Unless a clear case is made out in an application in the nature of demurer, the defendant has to be left free to carry the objection to trial and not obtain a premature arrest of the suit. Here, at least, on an apparent reading of the plaint the primary motive of the plaintiffs does not appear to be to wrest control, or consolidate their possession, of the Madhupur property. It is possible that the defendant may cite facts that would reveal that the plaintiffs have deliberately avoided directly claiming control of the Madhupur property though that is the real dispute between the parties. But for such a case to be made out, the defendant's version of things has to appear and be established. In an application of the present nature, it is only the plaint case that is seen, however misleading - as the defendants suggest - it may be in its appearance.
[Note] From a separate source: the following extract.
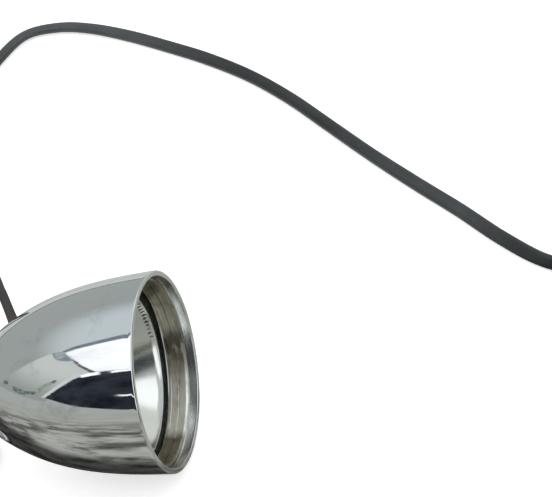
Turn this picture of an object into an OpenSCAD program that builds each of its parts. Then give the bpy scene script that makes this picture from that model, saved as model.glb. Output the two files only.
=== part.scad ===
// Boat navigation light: a chromed bullet housing on a tilting deck foot, with its lens, reflector,
// bayonet lamp, wiring and a flat twin lead. The lamp axis runs along +X towards the mouth and +Z is up.
// The origin is on the deck, under the middle of the light.

/* [Housing] */
// Outside diameter of the housing at its mouth
mouth_d = 90; // [72:1:110]
// Length of the housing from the mouth to its tail face
body_len = 96; // [80:1:118]
// Wall of the shell
shell_wall = 2; // [1.4:0.1:3]
// Wall of the rim at the mouth
lip_wall = 2.5; // [2:0.1:4]
// Outside diameter of the flat tail face
tail_d = 18; // [18:1:26]
// Share of the length over which the front stays full
front_fullness = 0.47; // [0.3:0.01:0.6]
// Share of the length where the tail begins to close
tail_fullness = 0.69; // [0.6:0.01:0.8]
// Share of the mouth radius left where the tail begins to close
tail_shoulder = 0.8; // [0.7:0.01:0.9]
// Depth of the plain bright lip in front of the thread relief
lip_depth = 3.9; // [3:0.1:8]
// Depth of the seat that the reflector flange rests on
seat_depth = 17; // [15:0.5:24]

/* [Lens and ring] */
// Length of the threaded lens ring
ring_len = 8.4; // [6:0.1:8.6]
// Radial thickness of the ring at its inner end
ring_thick = 3; // [2:0.1:4]
// Thickness of the flat glass
glass_t = 2.2; // [1.5:0.1:3]
// Thickness of the seal behind the glass
seal_t = 1.2; // [0.8:0.1:2]
// Thread pitch of the lens ring
ring_pitch = 1.5; // [1:0.25:2]

/* [Reflector] */
// Depth of the reflector bowl
bowl_depth = 26; // [20:1:30]
// Width of the reflector flange outside its bead
flange_w = 3.4; // [3:0.1:5]
// Sheet thickness of the reflector
sheet = 0.8; // [0.5:0.1:1.2]
// How far the reflector has settled below the lamp axis
reflector_drop = 1.2; // [0:0.1:1.4]

/* [Lamp and holder] */
// Diameter of the bayonet cap
cap_d = 15; // [12:0.5:16]
// Length of the bayonet cap
cap_len = 13; // [11:0.5:16]
// Diameter of the lamp's glass globe
globe_d = 17; // [14:0.5:20]
// Distance the lamp is pushed in to free it
push_travel = 1.5; // [1:0.1:2.5]
// Angle the lamp is turned to free it
twist_angle = 15; // [10:1:20]
// Wall of the holder tube
holder_wall = 1; // [0.8:0.1:1.5]

/* [Knuckle and foot] */
// Gap between the rim and the deck
rim_clear = 1.5; // [1:0.5:24]
// Distance of the tilt pivot behind the housing
pivot_back = 22; // [20:0.5:32]
// Radius of the pivot eye
eye_r = 10; // [8:0.5:12]
// Width of the eye between the fork cheeks
eye_w = 8; // [6:0.5:12]
// Diameter of the pivot bolt
bolt_d = 8; // [6:0.5:10]
// Thickness of each fork cheek
cheek_t = 4.5; // [3:0.5:7]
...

The other aspect is that the application has been made nearly two years after appearance was entered on behalf of the defendant in the suit. Though two years now may be a fraction of the life of a suit in this Court, but it would still demand that the objection be taken as a defence and not to obtain a premature ouster from this Court of the plaintiffs. GA No. 1894 of 2010 is disposed of by 13 permitting the defendant to carry the same objection, on grounds that may be more fleshed out, at the trial. There will be no order as to costs.

Urgent certified photocopies of this judgment, if applied for, be supplied to the parties subject to compliance with all requisite formalities.